1Portland State University. 〈jkh@pdx.edu〉

Citation Information: IRAL - International Review of Applied Linguistics in Language Teaching. Volume 47, Issue 1, Pages 95–126, ISSN (Online) 1613-4141, ISSN (Print) 0019-042X, DOI: 10.1515/iral.2009.005, April 2009

Publication History:
Published Online:
2009-04-02

Abstract

Responding in a manner that does not align with an action or affiliate with a stance implicated in just prior talk is potentially sensitive work. Conversation Analysis (CA) has shown that participants orient to the sensitive nature of sequences of talk used to project responses that do not align, or, are dispreferred (Pomerantz, Agreeing and disagreeing with assessments: Some features of preferred/dispreferred turn shapes, Cambridge University Press, 1984) in some way.
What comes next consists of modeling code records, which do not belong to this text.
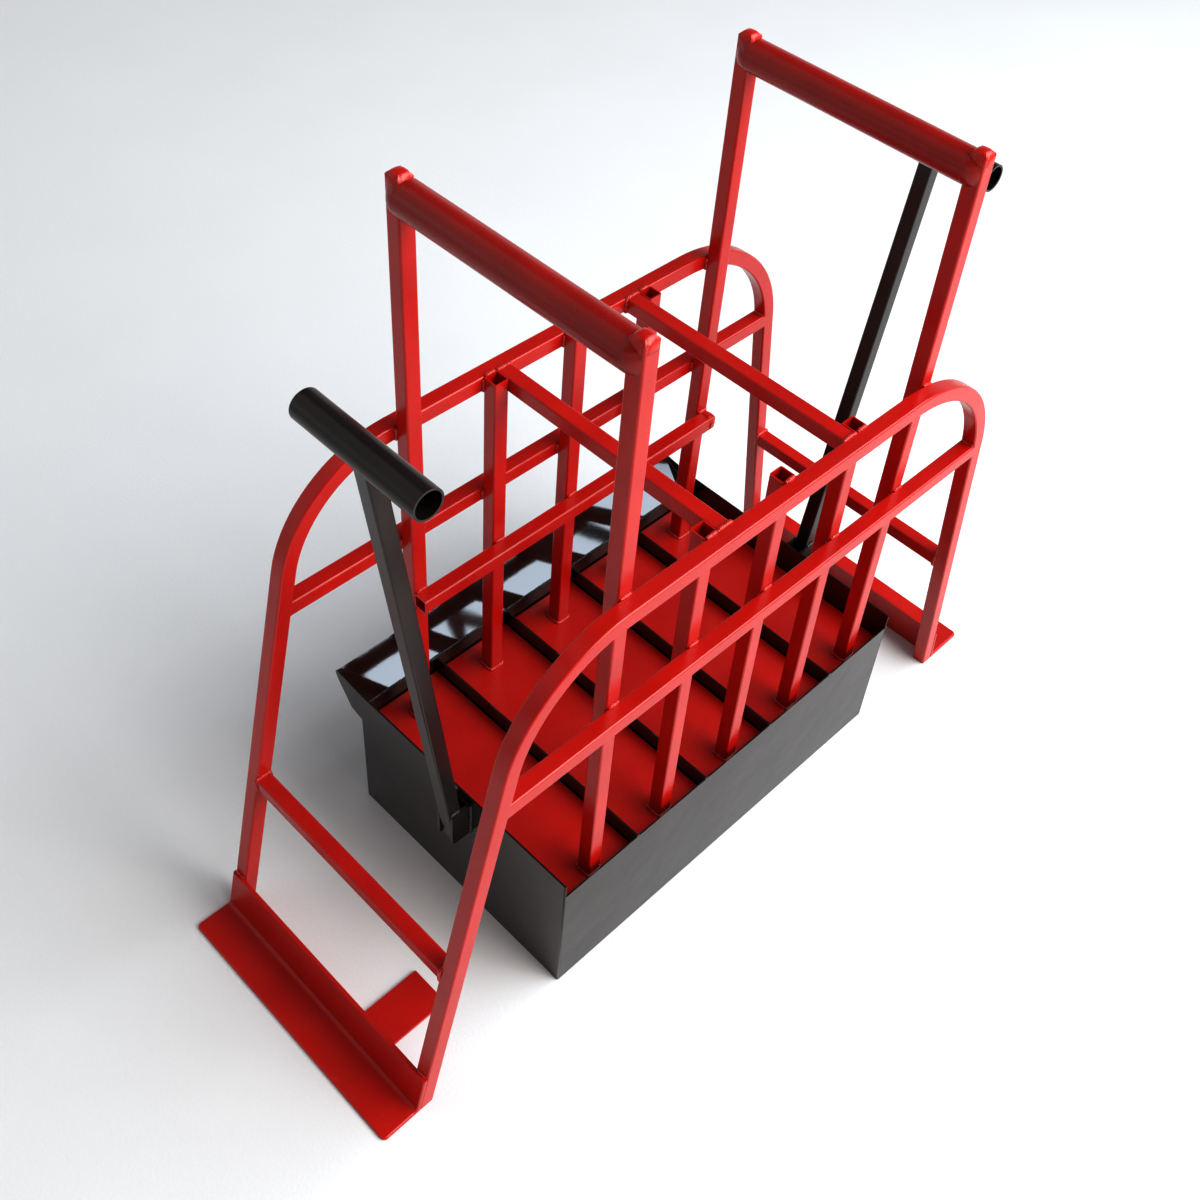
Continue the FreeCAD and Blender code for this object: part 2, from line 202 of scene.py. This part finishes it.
def make_light(name, place, target, size, power, colour):
    data = bpy.data.lights.new(name, "AREA")
    data.shape = "DISK"
    data.size = size
    data.energy = power
    data.color = colour
    light = bpy.data.objects.new(name, data)
    bpy.context.scene.collection.objects.link(light)
    aim = Vector(target) - Vector(place)
    light.matrix_world = Matrix.Translation(place) @ aim.to_track_quat("-Z", "Y").to_matrix().to_4x4()


def make_sun(name, towards, power, spread_angle, colour):
    """Distant soft light that lies in a direction from the object."""
    data = bpy.data.lights.new(name, "SUN")
    data.energy = power
    data.angle = math.radians(spread_angle)
    data.color = colour
    light = bpy.data.objects.new(name, data)
    bpy.context.scene.collection.objects.link(light)
    light.rotation_euler = Vector(towards).to_track_quat("Z", "Y").to_euler()


def make_world():
    """Pale surround, bright at the horizon and dimmer overhead."""
    world = bpy.data.worlds.new("surround")
    bpy.context.scene.world = world
    world.use_nodes = True
    tree = world.node_tree
    coords = tree.nodes.new("ShaderNodeTexCoord")
    split = tree.nodes.new("ShaderNodeSeparateXYZ")
    tree.links.new(coords.outputs["Generated"], split.inputs[0])
    height = tree.nodes.new("ShaderNodeMapRange")
    height.interpolation_type = "SMOOTHSTEP"
    height.inputs["From Min"].default_value = HORIZON_HEIGHT
    height.inputs["From Max"].default_value = OVERHEAD_HEIGHT
    height.inputs["To Min"].default_value = HORIZON_LIGHT
    height.inputs["To Max"].default_value = OVERHEAD_LIGHT
    tree.links.new(split.outputs["Z"], height.inputs["Value"])
    background = tree.nodes["Background"]
    background.inputs["Color"].default_value = (*SKY_COLOUR, 1.0)
    tree.links.new(height.outputs["Result"], background.inputs["Strength"])


# Materials

def material(name):
    """A material with its shader and coordinates that stay with the object."""
    made = bpy.data.materials.new(name)
    made.use_nodes = True
    tree = made.node_tree
    coords = tree.nodes.new("ShaderNodeTexCoord").outputs["Object"]
    return made, tree, tree.nodes["Principled BSDF"], coords


def add(tree, kind, settings, inputs):
    """A node with its settings, and inputs that are either sockets or plain values."""
    node = tree.nodes.new(kind)
    for key, value in settings.items():
        setattr(node, key, value)
    for key, value in inputs.items():
        if isinstance(value, bpy.types.NodeSocket):
            tree.links.new(value, node.inputs[key])
        else:
            node.inputs[key].default_value = value
    return node


def noise_map(tree, coords, scale, detail):
    """Noise from 0 to 1 at a scale in waves per metre."""
    inputs = {"Vector": coords, "Scale": scale, "Detail": detail}
    return add(tree, "ShaderNodeTexNoise", {}, inputs).outputs["Fac"]


def spread(tree, value, low, high, to_low=0.0, to_high=1.0):
    """A value carried from one range to another, and held inside it."""
    inputs = {
        "Value": value, "From Min": low, "From Max": high, "To Min": to_low, "To Max": to_high,
    }
    return add(tree, "ShaderNodeMapRange", {}, inputs).outputs["Result"]


def product(tree, first, second):
    return add(tree, "ShaderNodeMath", {"operation": "MULTIPLY"}, {0: first, 1: second}).outputs[0]


def mix(tree, amount, first, second):
    node = add(tree, "ShaderNodeMix", {"data_type": "RGBA"}, {0: amount})
    for index, value in ((6, first), (7, second)):
        if isinstance(value, bpy.types.NodeSocket):
            tree.links.new(value, node.inputs[index])
        else:
            node.inputs[index].default_value = (*value, 1.0)
    return node.outputs[2]


def bumps(tree, layers):
    """Bump nodes one on another, from pairs of a height and a depth in metres."""
    normal = None
    for height, depth in layers:
        inputs = {"Height": height, "Distance": depth}
        if normal is not None:
            inputs["Normal"] = normal
        normal = add(tree, "ShaderNodeBump", {}, inputs).outputs[0]
    return normal


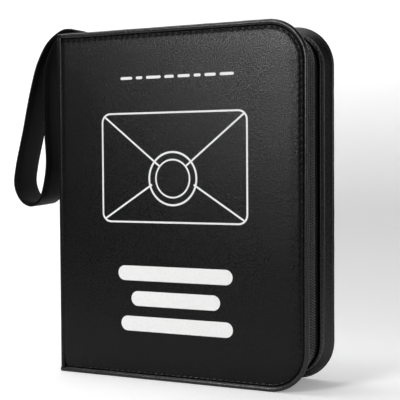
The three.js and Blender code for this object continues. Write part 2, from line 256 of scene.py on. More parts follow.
def ink():
    """Screen print that takes on the leather's grain."""
    m = Material("screen_print", (0.8, 0.8, 0.79), 0.5)
    m.bump(m.ramp(m.cells(1150), 0.0, 0.32), 0.025)
    m.color_mix(m.ramp(m.noise(900, 4), 0.3, 0.6), (0.77, 0.77, 0.765), (0.83, 0.83, 0.825))
    m.rough(m.noise(500, 3), 0.45, 0.58)
    return m.mat


BLACK = (0.0022, 0.0022, 0.0024)
COVER = leather("cover_leather", BLACK, 0.29, grain=1.15, depth=0.045, gloss=0.2)
TRIM = leather("trim_leather", (0.0028, 0.0028, 0.003), 0.31, grain=1.3, depth=0.03, gloss=0.5)
STRAP = leather("strap_leather", BLACK, 0.5, grain=1.5, depth=0.03, gloss=0.08)
TAPE = woven("zipper_tape_weave", (0.0025, 0.0025, 0.0028))
LINING = woven("lining_twill", (0.03, 0.03, 0.033), thread_mm=0.4, depth=0.06)
COIL = coil_plastic()
THREAD = thread()
ZIP_METAL = metal("gunmetal", (0.12, 0.12, 0.13), 0.3)
RING_METAL = metal("ring_chrome", (0.78, 0.78, 0.8), 0.16, scratch=0.05)
INK = ink()
PAPERS = [
    paper("kraft_paper", (0.62, 0.46, 0.29)),
    paper("kraft_paper_pale", (0.68, 0.53, 0.36)),
    paper("kraft_paper_dark", (0.56, 0.41, 0.25)),
]


# ---------------------------------------------------------------- meshes
def turns(count):
    """Evenly spaced angles round a full turn."""
    return [2 * math.pi * k / count for k in range(count)]


def neighbours(points, i):
    """The points before and after point i of an open line."""
    return points[max(i - 1, 0)], points[min(i + 1, len(points) - 1)]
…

This paper examines such responses, especially with the use of no tokens. The talk comes from the interactions of one adult learner of English in a language learning classroom over the course of five ten-week terms. The findings show that the participant's use of no (for other-correction, third-position repair, and multiple sayings) is oriented to by peers as appropriate for the classroom community of practice. Learning, it is suggested, may be seen in the learner's orientation to the preference for affiliation when doing negative responses.